══ STORED DATA

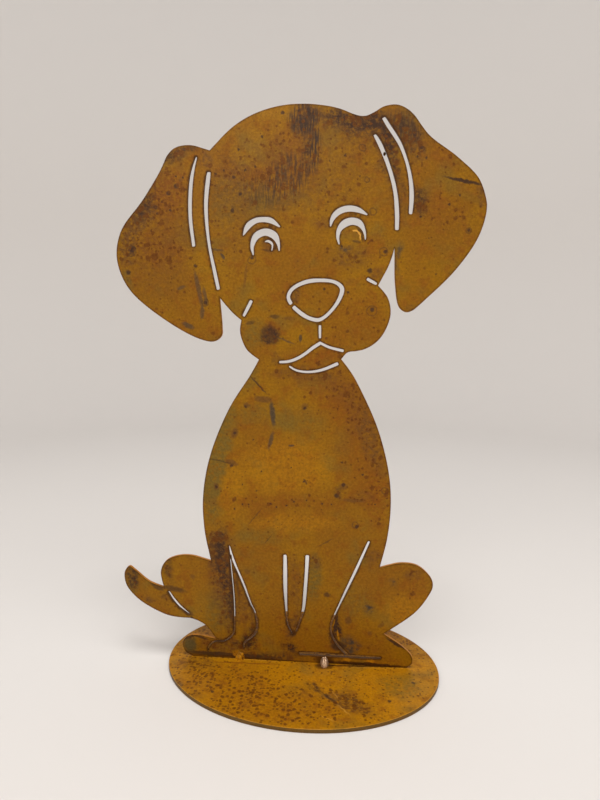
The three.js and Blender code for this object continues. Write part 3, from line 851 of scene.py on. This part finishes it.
def make_camera():
    camera = bpy.data.objects.new("camera", bpy.data.cameras.new("camera"))
    SCENE.collection.objects.link(camera)
    camera.data.lens = CAMERA_LENS
    camera.data.sensor_width = CAMERA_SENSOR
    turn = Matrix.Rotation(CAMERA_HEADING, 4, "Z")
    turn @= Matrix.Rotation(math.pi / 2 + CAMERA_PITCH, 4, "X")
    turn @= Matrix.Rotation(CAMERA_ROLL, 4, "Z")
    camera.matrix_world = Matrix.Translation(Vector(CAMERA_PLACE) * MM) @ turn
    SCENE.camera = camera


def make_studio():
    """A pale floor that sweeps up into a round wall."""
    profile = [(FLOOR_RADIUS, 0)]
    for i in range(1, SWEEP_STEPS + 1):
        angle = math.pi / 2 * i / SWEEP_STEPS
        out = FLOOR_RADIUS + SWEEP_RADIUS * math.sin(angle)
        profile.append((out, SWEEP_RADIUS * (1 - math.cos(angle))))
    profile.append((FLOOR_RADIUS + SWEEP_RADIUS, WALL_TOP))
    mesh = bmesh.new()
    middle = mesh.verts.new((0, 0, 0))
    ways = [2 * math.pi * i / STUDIO_SEGMENTS for i in range(STUDIO_SEGMENTS)]
    rings = []
    for out, up in profile:
        rings.append([mesh.verts.new(Vector((out * math.cos(w), out * math.sin(w), up)) * MM) for w in ways])
    for i in range(STUDIO_SEGMENTS):
        n = (i + 1) % STUDIO_SEGMENTS
        mesh.faces.new([middle, rings[0][i], rings[0][n]])
        for inner, outer in zip(rings, rings[1:]):
            mesh.faces.new([inner[i], outer[i], outer[n], inner[n]])
    floor = finished("studio_floor", mesh)
    material = bpy.data.materials.new("studio_pale")
    material.use_nodes = True
    shader = material.node_tree.nodes["Principled BSDF"]
    shader.inputs["Base Color"].default_value = (*linear(STUDIO_PALE), 1)
    shader.inputs["Roughness"].default_value = 0.9
    floor.data.materials.append(material)


def make_lights():
    world = bpy.data.worlds.new("sky")
    world.use_nodes = True
    background = world.node_tree.nodes["Background"]
    background.inputs["Color"].default_value = (*linear(SKY), 1)
    background.inputs["Strength"].default_value = SKY_STRENGTH
    SCENE.world = world
    for name, (place, size, power) in LIGHTS.items():
        light = bpy.data.lights.new(name, "AREA")
        light.shape = "DISK"
        light.size = size * MM
        light.energy = power
        holder = bpy.data.objects.new(name, light)
        holder.location = Vector(place) * MM
        holder.rotation_euler = (Vector(place) - Vector(AIM)).to_track_quat("Z", "Y").to_euler()
        SCENE.collection.objects.link(holder)
    SCENE.view_settings.view_transform = "Standard"


make_camera()
# The figure's cut walls take the gold cut colour, lighter than its face and partly a painted highlight.
figure_rust = rusted_sheet(
    "figure_rust", FIGURE_AXES, FIGURE_MARKS, FIGURE_LINES, FIGURE_SPOTS, ("tan", "bronze"),
    FIGURE_FRECKLES, rim="cut_dark", wall="cut", outlined=0.6, rings=FIGURE_RINGS,
)
# The base's lip takes the glint colour, a painted highlight.
base_rust = rusted_sheet(
    "base_rust", BASE_AXES, BASE_MARKS, BASE_LINES, BASE_SPOTS, ("brass", "gold"),
    BASE_FRECKLES, rim="glint", wall="cut_dark", outlined=0.0,
)
puppy = figure_sheet()
lay_marks(puppy, FIGURE_AXES, FIGURE_MARKS)
dress(puppy, "dog_figure", figure_rust)
oval = base_sheet()
lay_marks(oval, BASE_AXES, BASE_MARKS)
dress(oval, "base_plate", base_rust)
drop = bead("weld_drop_front", lumps=0.06, ripples=0.035)
dress(drop, "weld_drop_front", weld_metal())
brown = weld_rust()
for tack in ("weld_tack_front", "weld_tack_back_left", "weld_tack_back_middle", "weld_tack_back_right"):
    dress(bead(tack, lumps=0.3, ripples=0.03), tack, brown)
make_studio()
make_lights()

════

STATED EXERCISE: Write out all the data again, exactly as it appears.

EXPECTED OUTPUT:
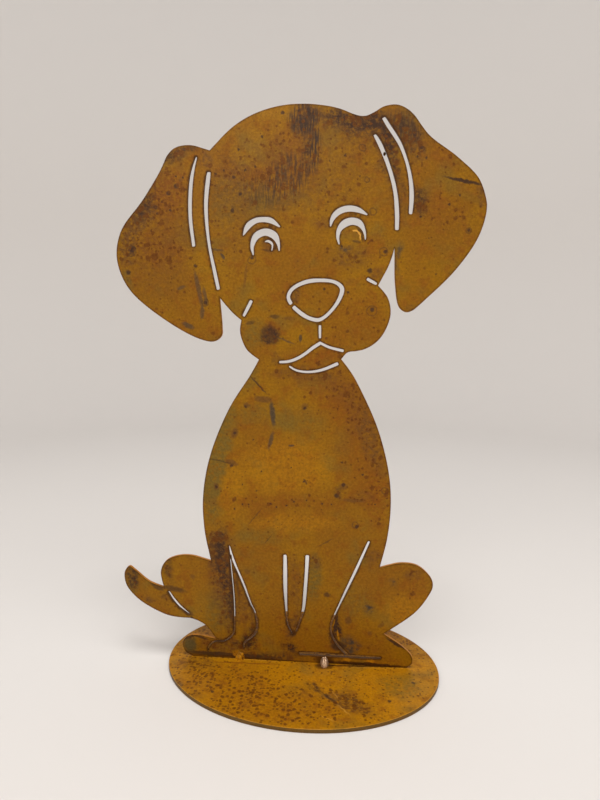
The three.js and Blender code for this object continues. Write part 3, from line 851 of scene.py on. This part finishes it.
def make_camera():
    camera = bpy.data.objects.new("camera", bpy.data.cameras.new("camera"))
    SCENE.collection.objects.link(camera)
    camera.data.lens = CAMERA_LENS
    camera.data.sensor_width = CAMERA_SENSOR
    turn = Matrix.Rotation(CAMERA_HEADING, 4, "Z")
    turn @= Matrix.Rotation(math.pi / 2 + CAMERA_PITCH, 4, "X")
    turn @= Matrix.Rotation(CAMERA_ROLL, 4, "Z")
    camera.matrix_world = Matrix.Translation(Vector(CAMERA_PLACE) * MM) @ turn
    SCENE.camera = camera


def make_studio():
    """A pale floor that sweeps up into a round wall."""
    profile = [(FLOOR_RADIUS, 0)]
    for i in range(1, SWEEP_STEPS + 1):
        angle = math.pi / 2 * i / SWEEP_STEPS
        out = FLOOR_RADIUS + SWEEP_RADIUS * math.sin(angle)
        profile.append((out, SWEEP_RADIUS * (1 - math.cos(angle))))
    profile.append((FLOOR_RADIUS + SWEEP_RADIUS, WALL_TOP))
    mesh = bmesh.new()
    middle = mesh.verts.new((0, 0, 0))
    ways = [2 * math.pi * i / STUDIO_SEGMENTS for i in range(STUDIO_SEGMENTS)]
    rings = []
    for out, up in profile:
        rings.append([mesh.verts.new(Vector((out * math.cos(w), out * math.sin(w), up)) * MM) for w in ways])
    for i in range(STUDIO_SEGMENTS):
        n = (i + 1) % STUDIO_SEGMENTS
        mesh.faces.new([middle, rings[0][i], rings[0][n]])
        for inner, outer in zip(rings, rings[1:]):
            mesh.faces.new([inner[i], outer[i], outer[n], inner[n]])
    floor = finished("studio_floor", mesh)
    material = bpy.data.materials.new("studio_pale")
    material.use_nodes = True
    shader = material.node_tree.nodes["Principled BSDF"]
    shader.inputs["Base Color"].default_value = (*linear(STUDIO_PALE), 1)
    shader.inputs["Roughness"].default_value = 0.9
    floor.data.materials.append(material)


def make_lights():
    world = bpy.data.worlds.new("sky")
    world.use_nodes = True
    background = world.node_tree.nodes["Background"]
    background.inputs["Color"].default_value = (*linear(SKY), 1)
    background.inputs["Strength"].default_value = SKY_STRENGTH
    SCENE.world = world
    for name, (place, size, power) in LIGHTS.items():
        light = bpy.data.lights.new(name, "AREA")
        light.shape = "DISK"
        light.size = size * MM
        light.energy = power
        holder = bpy.data.objects.new(name, light)
        holder.location = Vector(place) * MM
        holder.rotation_euler = (Vector(place) - Vector(AIM)).to_track_quat("Z", "Y").to_euler()
        SCENE.collection.objects.link(holder)
    SCENE.view_settings.view_transform = "Standard"


make_camera()
# The figure's cut walls take the gold cut colour, lighter than its face and partly a painted highlight.
figure_rust = rusted_sheet(
    "figure_rust", FIGURE_AXES, FIGURE_MARKS, FIGURE_LINES, FIGURE_SPOTS, ("tan", "bronze"),
    FIGURE_FRECKLES, rim="cut_dark", wall="cut", outlined=0.6, rings=FIGURE_RINGS,
)
# The base's lip takes the glint colour, a painted highlight.
base_rust = rusted_sheet(
    "base_rust", BASE_AXES, BASE_MARKS, BASE_LINES, BASE_SPOTS, ("brass", "gold"),
    BASE_FRECKLES, rim="glint", wall="cut_dark", outlined=0.0,
)
puppy = figure_sheet()
lay_marks(puppy, FIGURE_AXES, FIGURE_MARKS)
dress(puppy, "dog_figure", figure_rust)
oval = base_sheet()
lay_marks(oval, BASE_AXES, BASE_MARKS)
dress(oval, "base_plate", base_rust)
drop = bead("weld_drop_front", lumps=0.06, ripples=0.035)
dress(drop, "weld_drop_front", weld_metal())
brown = weld_rust()
for tack in ("weld_tack_front", "weld_tack_back_left", "weld_tack_back_middle", "weld_tack_back_right"):
    dress(bead(tack, lumps=0.3, ripples=0.03), tack, brown)
make_studio()
make_lights()